Question About Newer Pneumococcal Vaccines

Q: In May of 2014, I was in the hospital for inguinal hernia repair and was offered the Pneumovax® 23, which I had been wanting for some time but none of my doctors would approve it. I did not ask for the Pneumovax® 23 at this time; it was offered to me and I accepted. I recently requested the Prevnar® 13, but my doctor denied it because I am not yet 65 (I understand the usual guidelines). I do have chronic health issues, which I believe would be an exception to the guidelines. What I don’t understand is, why give one without the other?

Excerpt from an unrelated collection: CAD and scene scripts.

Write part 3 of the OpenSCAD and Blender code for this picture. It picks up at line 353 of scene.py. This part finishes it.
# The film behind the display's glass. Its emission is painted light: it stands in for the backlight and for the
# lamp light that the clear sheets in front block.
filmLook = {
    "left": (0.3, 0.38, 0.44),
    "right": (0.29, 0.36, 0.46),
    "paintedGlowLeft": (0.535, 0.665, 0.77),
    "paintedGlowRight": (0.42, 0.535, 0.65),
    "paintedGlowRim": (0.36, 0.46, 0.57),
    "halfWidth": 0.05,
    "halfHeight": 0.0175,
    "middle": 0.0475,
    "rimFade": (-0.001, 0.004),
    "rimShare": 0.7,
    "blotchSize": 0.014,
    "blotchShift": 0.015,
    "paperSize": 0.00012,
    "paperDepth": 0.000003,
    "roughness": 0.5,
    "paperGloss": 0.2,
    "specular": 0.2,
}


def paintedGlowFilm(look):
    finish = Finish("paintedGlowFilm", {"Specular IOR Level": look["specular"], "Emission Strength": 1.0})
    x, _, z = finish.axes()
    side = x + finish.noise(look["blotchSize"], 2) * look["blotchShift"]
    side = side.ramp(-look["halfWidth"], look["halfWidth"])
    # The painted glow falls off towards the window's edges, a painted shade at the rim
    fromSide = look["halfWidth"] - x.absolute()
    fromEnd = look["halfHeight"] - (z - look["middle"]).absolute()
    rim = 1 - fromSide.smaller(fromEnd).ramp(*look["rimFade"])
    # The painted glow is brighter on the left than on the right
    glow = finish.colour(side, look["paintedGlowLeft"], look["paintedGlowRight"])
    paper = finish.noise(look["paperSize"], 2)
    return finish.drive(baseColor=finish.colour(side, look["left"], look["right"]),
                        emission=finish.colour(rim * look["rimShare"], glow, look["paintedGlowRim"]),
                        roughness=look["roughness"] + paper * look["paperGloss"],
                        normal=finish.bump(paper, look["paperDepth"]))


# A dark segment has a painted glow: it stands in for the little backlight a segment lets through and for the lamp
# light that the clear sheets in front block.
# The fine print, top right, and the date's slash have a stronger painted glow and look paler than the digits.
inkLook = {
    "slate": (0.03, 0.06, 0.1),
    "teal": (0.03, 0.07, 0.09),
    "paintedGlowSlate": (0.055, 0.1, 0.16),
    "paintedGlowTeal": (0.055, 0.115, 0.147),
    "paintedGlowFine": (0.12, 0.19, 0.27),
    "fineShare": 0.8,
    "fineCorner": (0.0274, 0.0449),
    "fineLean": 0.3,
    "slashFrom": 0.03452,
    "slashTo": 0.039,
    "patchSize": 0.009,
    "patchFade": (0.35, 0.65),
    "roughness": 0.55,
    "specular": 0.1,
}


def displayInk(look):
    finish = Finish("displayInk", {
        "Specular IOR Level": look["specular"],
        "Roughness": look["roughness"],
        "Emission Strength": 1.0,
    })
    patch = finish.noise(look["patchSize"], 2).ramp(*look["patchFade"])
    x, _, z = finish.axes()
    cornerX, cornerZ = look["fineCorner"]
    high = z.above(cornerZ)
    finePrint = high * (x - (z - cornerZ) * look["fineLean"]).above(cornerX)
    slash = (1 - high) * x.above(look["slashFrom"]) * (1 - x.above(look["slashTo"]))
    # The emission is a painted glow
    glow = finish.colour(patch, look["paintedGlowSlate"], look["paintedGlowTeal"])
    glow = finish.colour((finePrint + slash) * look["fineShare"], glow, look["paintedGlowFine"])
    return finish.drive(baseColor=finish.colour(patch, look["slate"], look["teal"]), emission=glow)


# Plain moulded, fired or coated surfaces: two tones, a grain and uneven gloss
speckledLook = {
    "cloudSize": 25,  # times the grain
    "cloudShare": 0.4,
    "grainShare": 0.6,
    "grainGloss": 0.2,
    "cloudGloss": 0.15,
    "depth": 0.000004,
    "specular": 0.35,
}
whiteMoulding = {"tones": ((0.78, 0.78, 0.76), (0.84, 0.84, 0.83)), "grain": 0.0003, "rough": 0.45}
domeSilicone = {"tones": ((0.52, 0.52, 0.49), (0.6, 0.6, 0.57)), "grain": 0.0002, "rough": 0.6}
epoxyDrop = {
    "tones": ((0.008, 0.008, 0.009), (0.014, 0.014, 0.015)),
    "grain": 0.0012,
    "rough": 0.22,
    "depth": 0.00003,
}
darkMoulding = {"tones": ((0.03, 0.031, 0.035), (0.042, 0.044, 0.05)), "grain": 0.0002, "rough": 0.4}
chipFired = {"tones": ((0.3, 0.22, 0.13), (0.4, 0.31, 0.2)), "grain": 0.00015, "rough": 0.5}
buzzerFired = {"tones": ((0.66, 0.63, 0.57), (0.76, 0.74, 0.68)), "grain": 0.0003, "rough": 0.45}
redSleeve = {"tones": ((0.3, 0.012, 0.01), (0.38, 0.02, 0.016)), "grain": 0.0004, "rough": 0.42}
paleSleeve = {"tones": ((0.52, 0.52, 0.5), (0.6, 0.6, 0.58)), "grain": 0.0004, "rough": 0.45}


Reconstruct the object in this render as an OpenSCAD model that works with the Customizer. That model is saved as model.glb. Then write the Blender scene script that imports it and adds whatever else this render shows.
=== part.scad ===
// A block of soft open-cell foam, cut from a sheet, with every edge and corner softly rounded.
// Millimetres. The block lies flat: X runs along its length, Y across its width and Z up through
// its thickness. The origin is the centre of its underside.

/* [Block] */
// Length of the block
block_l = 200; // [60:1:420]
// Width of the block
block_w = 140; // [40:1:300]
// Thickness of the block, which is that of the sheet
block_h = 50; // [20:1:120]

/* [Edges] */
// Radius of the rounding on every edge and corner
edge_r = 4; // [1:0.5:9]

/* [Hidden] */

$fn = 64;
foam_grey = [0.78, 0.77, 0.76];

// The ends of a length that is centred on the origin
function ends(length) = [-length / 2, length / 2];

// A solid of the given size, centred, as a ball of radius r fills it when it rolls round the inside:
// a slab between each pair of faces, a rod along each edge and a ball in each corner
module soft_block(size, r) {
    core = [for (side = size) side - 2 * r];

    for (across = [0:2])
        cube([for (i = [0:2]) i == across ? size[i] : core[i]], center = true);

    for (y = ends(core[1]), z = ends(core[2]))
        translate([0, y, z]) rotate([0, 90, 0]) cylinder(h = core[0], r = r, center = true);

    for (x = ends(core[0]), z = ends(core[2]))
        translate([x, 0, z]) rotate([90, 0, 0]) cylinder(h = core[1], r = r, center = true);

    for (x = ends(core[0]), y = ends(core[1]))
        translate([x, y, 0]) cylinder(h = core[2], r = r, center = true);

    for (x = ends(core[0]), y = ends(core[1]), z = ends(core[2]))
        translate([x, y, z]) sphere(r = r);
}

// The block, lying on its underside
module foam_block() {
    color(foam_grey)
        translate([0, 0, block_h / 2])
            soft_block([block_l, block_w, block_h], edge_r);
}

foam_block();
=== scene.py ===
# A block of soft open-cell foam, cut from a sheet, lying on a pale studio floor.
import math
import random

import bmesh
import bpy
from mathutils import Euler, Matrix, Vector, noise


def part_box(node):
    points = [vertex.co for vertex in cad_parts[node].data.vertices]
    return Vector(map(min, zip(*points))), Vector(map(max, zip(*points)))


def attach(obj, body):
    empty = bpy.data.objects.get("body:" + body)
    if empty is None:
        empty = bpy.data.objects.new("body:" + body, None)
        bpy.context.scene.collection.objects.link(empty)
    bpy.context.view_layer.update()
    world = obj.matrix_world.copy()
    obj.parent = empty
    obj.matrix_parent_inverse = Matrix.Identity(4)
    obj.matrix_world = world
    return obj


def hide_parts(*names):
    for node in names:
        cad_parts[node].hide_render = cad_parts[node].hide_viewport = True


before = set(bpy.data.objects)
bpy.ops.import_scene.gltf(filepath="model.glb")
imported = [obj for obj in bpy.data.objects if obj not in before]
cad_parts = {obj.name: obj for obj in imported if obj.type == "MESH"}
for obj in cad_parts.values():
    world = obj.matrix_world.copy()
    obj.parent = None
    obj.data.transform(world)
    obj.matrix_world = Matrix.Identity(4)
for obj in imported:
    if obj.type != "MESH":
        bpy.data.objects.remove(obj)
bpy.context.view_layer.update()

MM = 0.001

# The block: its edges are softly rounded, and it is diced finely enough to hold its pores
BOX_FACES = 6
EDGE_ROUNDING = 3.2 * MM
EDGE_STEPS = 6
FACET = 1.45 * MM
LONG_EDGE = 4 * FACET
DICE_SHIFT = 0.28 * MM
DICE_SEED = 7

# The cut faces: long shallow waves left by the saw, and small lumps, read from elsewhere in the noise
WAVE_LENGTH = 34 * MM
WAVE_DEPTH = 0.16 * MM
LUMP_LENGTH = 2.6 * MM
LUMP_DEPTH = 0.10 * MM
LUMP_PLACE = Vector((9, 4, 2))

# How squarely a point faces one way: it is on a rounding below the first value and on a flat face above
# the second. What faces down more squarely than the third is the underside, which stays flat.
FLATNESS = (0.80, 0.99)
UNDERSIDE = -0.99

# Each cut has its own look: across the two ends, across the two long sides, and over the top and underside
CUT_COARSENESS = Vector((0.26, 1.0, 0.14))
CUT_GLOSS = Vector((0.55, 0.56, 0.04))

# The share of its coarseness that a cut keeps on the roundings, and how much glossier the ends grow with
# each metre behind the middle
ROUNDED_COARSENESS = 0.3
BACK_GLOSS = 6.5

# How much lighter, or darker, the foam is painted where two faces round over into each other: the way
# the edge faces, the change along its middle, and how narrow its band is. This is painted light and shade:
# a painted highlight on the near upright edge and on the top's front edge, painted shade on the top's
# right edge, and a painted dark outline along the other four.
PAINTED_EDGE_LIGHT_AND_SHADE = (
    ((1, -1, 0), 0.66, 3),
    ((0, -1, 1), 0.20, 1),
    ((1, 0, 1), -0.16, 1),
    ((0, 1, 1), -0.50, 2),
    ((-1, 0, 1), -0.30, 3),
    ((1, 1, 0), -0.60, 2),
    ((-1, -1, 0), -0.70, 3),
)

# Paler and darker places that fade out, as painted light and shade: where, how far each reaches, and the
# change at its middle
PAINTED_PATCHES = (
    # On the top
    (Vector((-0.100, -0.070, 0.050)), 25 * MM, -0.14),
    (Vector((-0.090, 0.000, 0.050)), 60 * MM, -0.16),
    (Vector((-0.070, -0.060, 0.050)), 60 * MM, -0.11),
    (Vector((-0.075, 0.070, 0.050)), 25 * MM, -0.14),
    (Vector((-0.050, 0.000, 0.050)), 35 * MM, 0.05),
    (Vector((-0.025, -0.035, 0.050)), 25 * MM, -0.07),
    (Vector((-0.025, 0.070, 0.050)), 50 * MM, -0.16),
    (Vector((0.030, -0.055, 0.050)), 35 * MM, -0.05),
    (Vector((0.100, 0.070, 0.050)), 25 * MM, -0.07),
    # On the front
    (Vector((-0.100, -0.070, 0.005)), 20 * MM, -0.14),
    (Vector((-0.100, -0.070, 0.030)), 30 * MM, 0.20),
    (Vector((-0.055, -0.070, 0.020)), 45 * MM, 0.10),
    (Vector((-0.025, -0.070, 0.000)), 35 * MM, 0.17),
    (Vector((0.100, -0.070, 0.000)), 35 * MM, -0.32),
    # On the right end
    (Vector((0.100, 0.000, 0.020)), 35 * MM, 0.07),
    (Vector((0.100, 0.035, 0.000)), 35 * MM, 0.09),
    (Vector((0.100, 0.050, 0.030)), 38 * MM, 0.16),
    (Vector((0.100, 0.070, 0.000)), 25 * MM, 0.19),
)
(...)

Why be protected by 23 but not the additional 13?

The Pneumovax® 23 and Prevnar® 13 vaccines have 12 serotypes or variations, in common, which protect you against over the same 12 variations of the illness. Prevnar® 13 covers one more serotype, and Pneumovax® 23 covers 11 more serotypes. If you get immunized with Prevnar® 13 you are only getting 1 new serotype compared to the older vaccine.

What’s the main difference between the two vaccines? Although you don’t get as broad of coverage because of only 13 serotypes compared to 23 serotypes, the immune response from the Prevnar® 13 has been shown to be is a little bit better than with the Pneumovax® 23.

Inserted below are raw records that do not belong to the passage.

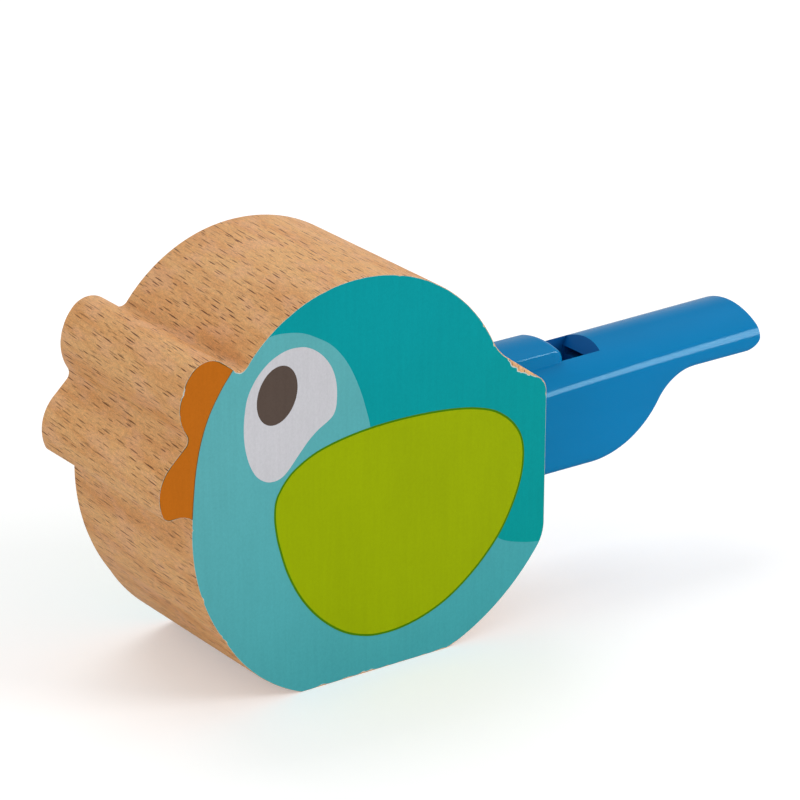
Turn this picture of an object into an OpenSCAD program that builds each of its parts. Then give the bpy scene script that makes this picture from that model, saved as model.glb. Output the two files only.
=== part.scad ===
// Bird call: a beech bird with a slide whistle for a tail.
// The bird stands on its flat belly, with its beak toward -X. The whistle slides out along +X over a fixed
// piston, so its air column grows and the note drops. Millimetres, +Z up, origin on the resting face.

/* [Bird] */
// Length of the bird from the tip of the beak to the end of the tail
bird_l = 68.5; // [64:0.5:76]
// Height of the bird from its flat belly to the top of its head
bird_h = 62.6; // [58:0.2:70]
// Thickness of the beech block
bird_t = 32; // [24:1:40]

/* [Slide tube] */
// Outer diameter of the tube that slides in the bird
tube_d = 12; // [11:0.1:12.8]
// Wall of the slide tube
tube_wall = 1.2; // [0.8:0.1:1.6]
// Length of slide tube inside the bird when the whistle is pushed in
tube_in_l = 28.8; // [27:0.2:32]
// Length of slide tube that is held in the whistle's socket
socket_l = 7; // [5:0.2:8]
// How far the whistle slides out
travel = 20; // [10:0.5:21]
// Play all round between the slide tube and its sleeve, and between rod and bush
run_gap = 0.08; // [0.04:0.01:0.1]
// Space between the whistle's shoulder and the tail when it is pushed in
seat_gap = 0.3; // [0.1:0.05:0.6]

/* [Sleeve] */
// Wall of the sleeve that lines the bore in the wood
sleeve_wall = 1.4; // [1:0.1:1.8]
// Thickness of the sleeve's closed end
sleeve_floor = 2; // [1.2:0.1:3]
// Free space behind the slide tube when it is pushed in
sleeve_spare = 3; // [2.6:0.1:6]
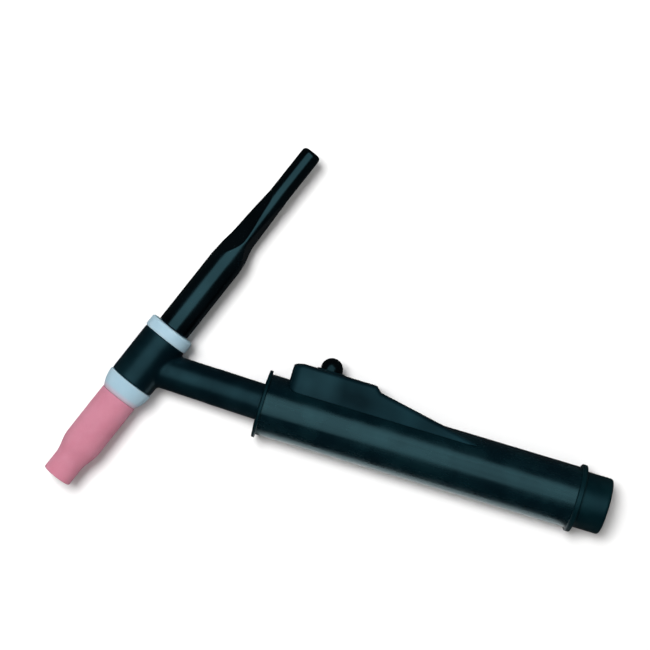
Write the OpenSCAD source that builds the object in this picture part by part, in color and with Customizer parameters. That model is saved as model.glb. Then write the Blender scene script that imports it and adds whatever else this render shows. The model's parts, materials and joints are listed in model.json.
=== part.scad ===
// TIG welding torch: a straight grip with a thumb switch, a rigid neck, and a head that carries
// the ceramic nozzle in front and the long back cap behind.
//
// The torch lies on its side. The grip runs along X with its cable end at +X, the switch and the
// back cap are on the +Y side, and Z is up. The origin is on the surface that the torch lies on,
// at the centre of the box around it. The modules place parts in three local frames:
//   on_grip()    local Z runs along the grip's axis, from its front face to the cable end
//   on_neck()    local Z runs along the neck's axis, from where it crosses the grip's axis to the rear
//   on_head()    local Z runs along the head's axis, from the neck's centre line to the back cap
//   on_switch()  local X runs along the grip, local Z is the height above the grip's axis

/* [Grip] */
// Outside diameter of the grip tube
grip_d = 31.8; // [31:0.1:33]
// Wall of the grip tube
grip_wall = 2.5; // [2:0.1:2.8]
// Length of the handle over both collars
handle_len = 183.5; // [175:0.5:195]
// Diameter of the rims at both ends of the grip
rim_d = 35.2; // [34:0.1:37]
// Outside diameter of the rear collar
collar_d = 29.2; // [28:0.1:30]
// Length of the rear collar behind its rim
collar_len = 14.5; // [12:0.5:18]
// Diameter of the cable inlet
inlet_d = 22; // [20:0.5:23]

/* [Switch] */
// Distance from the grip's front face to the switch housing
housing_x = 10.6; // [10.5:0.1:13]
// Width of the switch housing
housing_w = 24.4; // [22:0.1:25]
// Height of the housing's flat top above the grip's axis
housing_h = 25.4; // [25:0.1:26]
// Distance from the grip's front face to the button's axis
button_x = 30.2; // [28.3:0.1:30.5]
// Diameter of the push button
button_d = 11.3; // [10.5:0.1:11.5]
// Travel of the push button
button_travel = 1.5; // [1:0.1:1.5]

/* [Neck] */
// Distance from the head's axis to where the neck crosses the grip's axis
neck_run = 88.5; // [80:0.5:100]
// Tilt of the neck to the grip
neck_tilt = 1.4; // [0:0.1:2]
// Diameter of the covered neck
neck_d = 18.8; // [17:0.1:19]
// Diameter of the copper neck tube
tube_d = 10; // [8:0.1:10.4]

/* [Head] */
// Angle between the neck and the back cap
head_angle = 69.7; // [65:0.1:90]
// Diameter of the moulded head
head_d = 24; // [23:0.1:26]
// Distance from the neck's centre line to the head's front face
head_front = 11.3; // [11:0.1:12]
// Distance from the neck's centre line to the head's rear face
head_rear = 16.5; // [16:0.1:18]
// Diameter of both insulating rings
ring_d = 24.8; // [24:0.1:27]
// Thickness of the rear insulating ring
back_ring_t = 6.4; // [6:0.1:7]
// Length of the front insulating ring
front_ring_t = 10; // [9:0.1:10.5]

/* [Nozzle and back cap] */
// Length of the nozzle in front of its insulating ring
nozzle_len = 51.2; // [48:0.1:60]
// Diameter of the nozzle at its root
nozzle_d = 20; // [19:0.1:20.4]
// Diameter of the nozzle at its tip
nozzle_tip_d = 15.6; // [15:0.1:17]
// Diameter of the nozzle's gas outlet
outlet_d = 11.2; // [10:0.1:11.6]
// Length of the back cap behind its insulating ring
cap_len = 114.4; // [105:0.1:125]
// Diameter of the back cap's thick end
cap_d = 17.3; // [16.5:0.1:18]
// Diameter of the back cap's thin end
cap_tip_d = 10.3; // [10:0.1:11]
// Diameter of the tungsten electrode
electrode_d = 2.4; // [2:0.1:2.4]
// Length of the tungsten electrode
electrode_len = 175; // [150:1:175]

/* [Hidden] */
$fn = 96;
far = 60;                            // longer than any part that a cutter has to clear
skin = 0.05;                         // running clearance of a part that slides or turns
gap = 0.1;                           // clearance between parts that push on each other

grip_r = grip_d / 2;
bore_r = grip_r - grip_wall;
rim_r = rim_d / 2;
front_rim_end = 2.2;                 // the front rim's rear face, where the grip tube begins
rear_rim_t = 2.8;
collar_x = handle_len - collar_len;  // the rear rim's rear face
tube_end_x = collar_x - rear_rim_t;  // the grip tube's rear end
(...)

The Prevnar® 13 vaccine is recommended for all adults 65 years and older, but for younger adults ONLY IF you have a medical condition that causes you to be immunocompromised, such as removal of your spleen, HIV infection, organ transplant, chronic kidney failure, or long term use of immunosuppressive drugs like cortisone or Humira®. If you have one of those conditions, the Prevnar® 13 would give you a little better protection.

Since you received the Pneumovax® 23 before age 65, you should get another dose of it at or after age 65. However, for the best protection you should wait at least 11months or 1 year before getting the other pneumococcal vaccine. This means that if you get the Prevnar® 13 at age 65, you should wait a year before getting the Pneumovax® 23.

According to the Centers for Disease Control and Prevention (CDC), the maximum number of pneumococcal vaccines needed three: up to 2 doses of the older Pneumovax® 23 vaccine and only 1 dose of the Prevnar® 13. Most pharmacies carry both vaccines and can administer them to you. If your doctor declines to give you Prevnar®13, you have the option of going to your local pharmacy and having them give it to you.